SET TASK » Please output the entries below from the line that contains "List this object's" through the final line, reproduced exactly and alone.

++++++++++

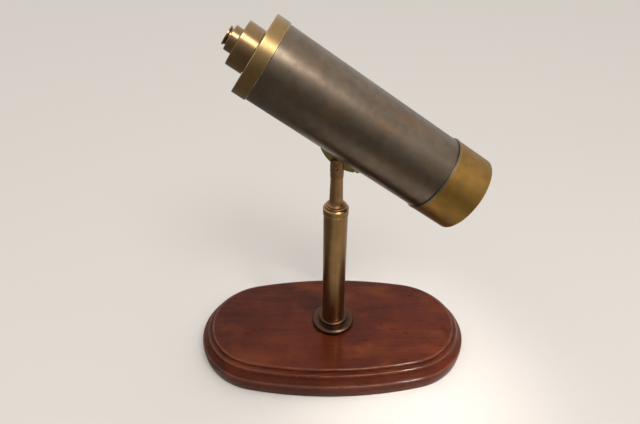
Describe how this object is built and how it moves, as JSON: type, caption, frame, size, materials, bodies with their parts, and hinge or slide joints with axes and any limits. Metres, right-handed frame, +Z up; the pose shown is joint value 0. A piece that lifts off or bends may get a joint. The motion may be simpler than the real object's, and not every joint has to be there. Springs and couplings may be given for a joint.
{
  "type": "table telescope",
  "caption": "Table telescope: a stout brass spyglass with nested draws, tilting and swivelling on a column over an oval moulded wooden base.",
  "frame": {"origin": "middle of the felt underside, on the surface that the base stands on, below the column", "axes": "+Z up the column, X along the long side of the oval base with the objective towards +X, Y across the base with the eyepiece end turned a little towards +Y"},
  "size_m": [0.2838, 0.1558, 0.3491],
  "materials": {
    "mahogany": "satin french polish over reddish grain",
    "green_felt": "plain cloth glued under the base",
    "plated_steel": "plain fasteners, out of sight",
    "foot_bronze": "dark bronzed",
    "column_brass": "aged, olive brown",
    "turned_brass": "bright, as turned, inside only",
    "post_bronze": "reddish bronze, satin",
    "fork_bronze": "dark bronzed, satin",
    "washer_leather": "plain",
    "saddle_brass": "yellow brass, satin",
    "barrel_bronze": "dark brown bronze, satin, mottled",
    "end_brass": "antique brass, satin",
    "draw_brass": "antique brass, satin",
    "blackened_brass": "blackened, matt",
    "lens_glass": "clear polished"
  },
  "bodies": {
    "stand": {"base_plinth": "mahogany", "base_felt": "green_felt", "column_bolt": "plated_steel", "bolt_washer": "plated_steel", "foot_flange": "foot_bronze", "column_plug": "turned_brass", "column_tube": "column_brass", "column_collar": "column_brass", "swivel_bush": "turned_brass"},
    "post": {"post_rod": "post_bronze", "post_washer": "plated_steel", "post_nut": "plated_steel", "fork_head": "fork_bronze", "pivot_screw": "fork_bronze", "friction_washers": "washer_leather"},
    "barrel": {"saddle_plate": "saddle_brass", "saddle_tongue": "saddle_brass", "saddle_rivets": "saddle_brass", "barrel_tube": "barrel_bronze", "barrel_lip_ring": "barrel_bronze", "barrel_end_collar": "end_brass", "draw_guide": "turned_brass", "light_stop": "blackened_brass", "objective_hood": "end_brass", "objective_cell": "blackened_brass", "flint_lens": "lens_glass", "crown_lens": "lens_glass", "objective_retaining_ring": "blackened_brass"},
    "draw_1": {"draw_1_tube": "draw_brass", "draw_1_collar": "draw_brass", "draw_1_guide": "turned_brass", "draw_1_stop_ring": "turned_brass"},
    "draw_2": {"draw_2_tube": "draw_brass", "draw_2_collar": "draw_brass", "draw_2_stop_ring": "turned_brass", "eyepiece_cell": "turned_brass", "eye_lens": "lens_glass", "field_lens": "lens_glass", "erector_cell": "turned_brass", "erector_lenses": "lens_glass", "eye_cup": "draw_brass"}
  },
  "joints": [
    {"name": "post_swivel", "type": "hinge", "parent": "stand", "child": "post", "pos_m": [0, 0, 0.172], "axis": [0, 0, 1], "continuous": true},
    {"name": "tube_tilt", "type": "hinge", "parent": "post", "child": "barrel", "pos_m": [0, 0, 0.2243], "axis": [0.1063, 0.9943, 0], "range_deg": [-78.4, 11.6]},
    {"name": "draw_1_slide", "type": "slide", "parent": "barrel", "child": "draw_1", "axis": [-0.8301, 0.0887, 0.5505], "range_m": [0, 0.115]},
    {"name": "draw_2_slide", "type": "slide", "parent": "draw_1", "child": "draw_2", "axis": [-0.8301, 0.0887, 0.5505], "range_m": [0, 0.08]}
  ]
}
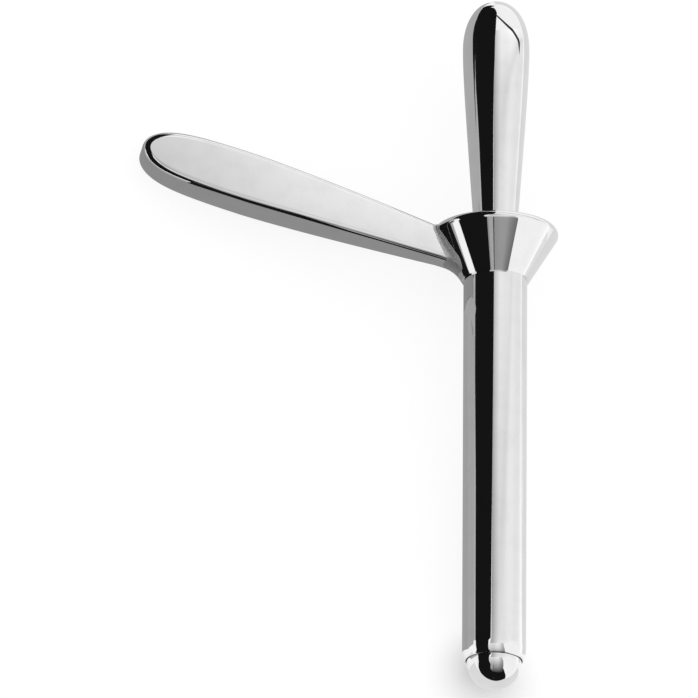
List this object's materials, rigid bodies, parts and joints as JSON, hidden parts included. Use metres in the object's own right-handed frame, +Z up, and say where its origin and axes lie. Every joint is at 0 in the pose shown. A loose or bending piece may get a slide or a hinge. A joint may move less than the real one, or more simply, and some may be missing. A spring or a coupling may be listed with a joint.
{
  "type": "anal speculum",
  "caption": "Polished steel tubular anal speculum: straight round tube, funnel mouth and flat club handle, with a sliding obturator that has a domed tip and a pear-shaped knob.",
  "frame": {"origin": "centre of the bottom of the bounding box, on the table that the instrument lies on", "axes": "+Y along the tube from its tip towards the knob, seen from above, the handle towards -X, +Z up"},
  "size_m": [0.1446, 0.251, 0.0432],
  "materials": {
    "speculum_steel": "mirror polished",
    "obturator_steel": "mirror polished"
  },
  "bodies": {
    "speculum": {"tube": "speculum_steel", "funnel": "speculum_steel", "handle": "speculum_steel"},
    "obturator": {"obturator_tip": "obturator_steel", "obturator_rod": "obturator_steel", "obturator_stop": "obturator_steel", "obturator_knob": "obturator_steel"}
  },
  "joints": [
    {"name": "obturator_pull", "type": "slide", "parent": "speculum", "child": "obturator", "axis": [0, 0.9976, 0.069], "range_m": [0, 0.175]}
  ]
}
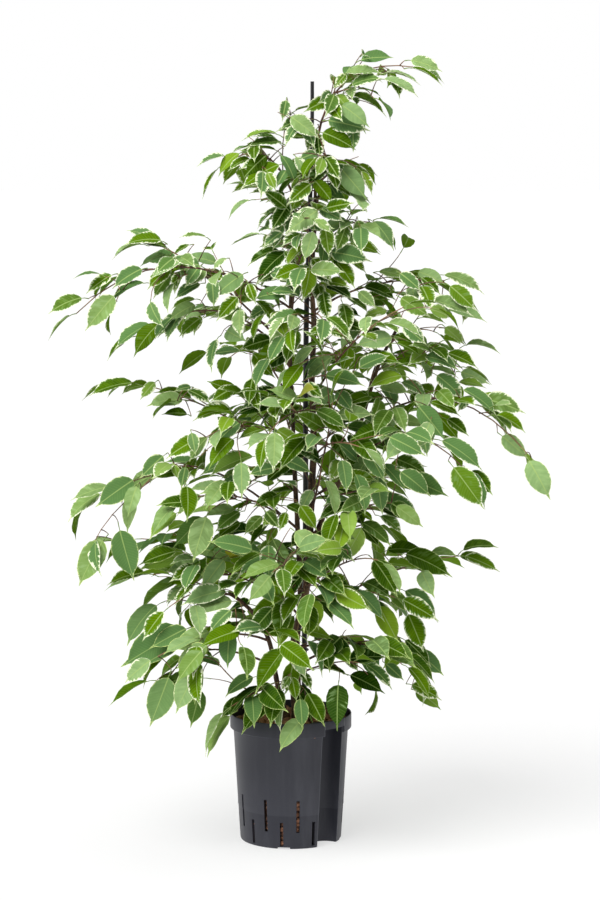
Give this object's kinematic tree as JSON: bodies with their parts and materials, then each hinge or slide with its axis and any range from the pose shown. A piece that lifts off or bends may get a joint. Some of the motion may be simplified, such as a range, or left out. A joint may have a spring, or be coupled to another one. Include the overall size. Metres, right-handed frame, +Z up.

++++++++++

RESPONSE TO THE EXERCISE »
List this object's materials, rigid bodies, parts and joints as JSON, hidden parts included. Use metres in the object's own right-handed frame, +Z up, and say where its origin and axes lie. Every joint is at 0 in the pose shown. A loose or bending piece may get a slide or a hinge. A joint may move less than the real one, or more simply, and some may be missing. A spring or a coupling may be listed with a joint.
{
  "type": "anal speculum",
  "caption": "Polished steel tubular anal speculum: straight round tube, funnel mouth and flat club handle, with a sliding obturator that has a domed tip and a pear-shaped knob.",
  "frame": {"origin": "centre of the bottom of the bounding box, on the table that the instrument lies on", "axes": "+Y along the tube from its tip towards the knob, seen from above, the handle towards -X, +Z up"},
  "size_m": [0.1446, 0.251, 0.0432],
  "materials": {
    "speculum_steel": "mirror polished",
    "obturator_steel": "mirror polished"
  },
  "bodies": {
    "speculum": {"tube": "speculum_steel", "funnel": "speculum_steel", "handle": "speculum_steel"},
    "obturator": {"obturator_tip": "obturator_steel", "obturator_rod": "obturator_steel", "obturator_stop": "obturator_steel", "obturator_knob": "obturator_steel"}
  },
  "joints": [
    {"name": "obturator_pull", "type": "slide", "parent": "speculum", "child": "obturator", "axis": [0, 0.9976, 0.069], "range_m": [0, 0.175]}
  ]
}
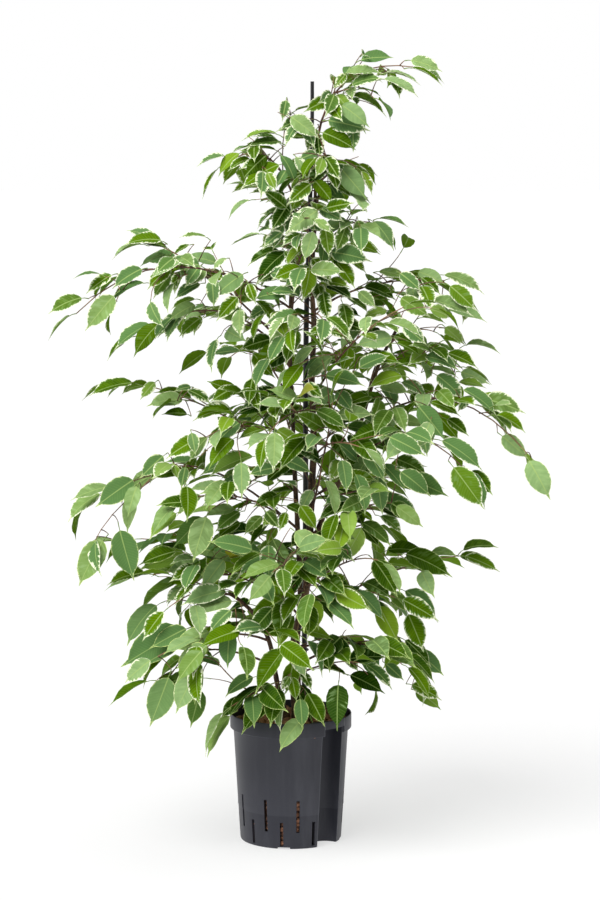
Give this object's kinematic tree as JSON: bodies with their parts and materials, then each hinge or slide with its axis and any range from the pose shown. A piece that lifts off or bends may get a joint. Some of the motion may be simplified, such as a range, or left out. A joint may have a spring, or be coupled to another one. Include the overall size. Metres, right-handed frame, +Z up.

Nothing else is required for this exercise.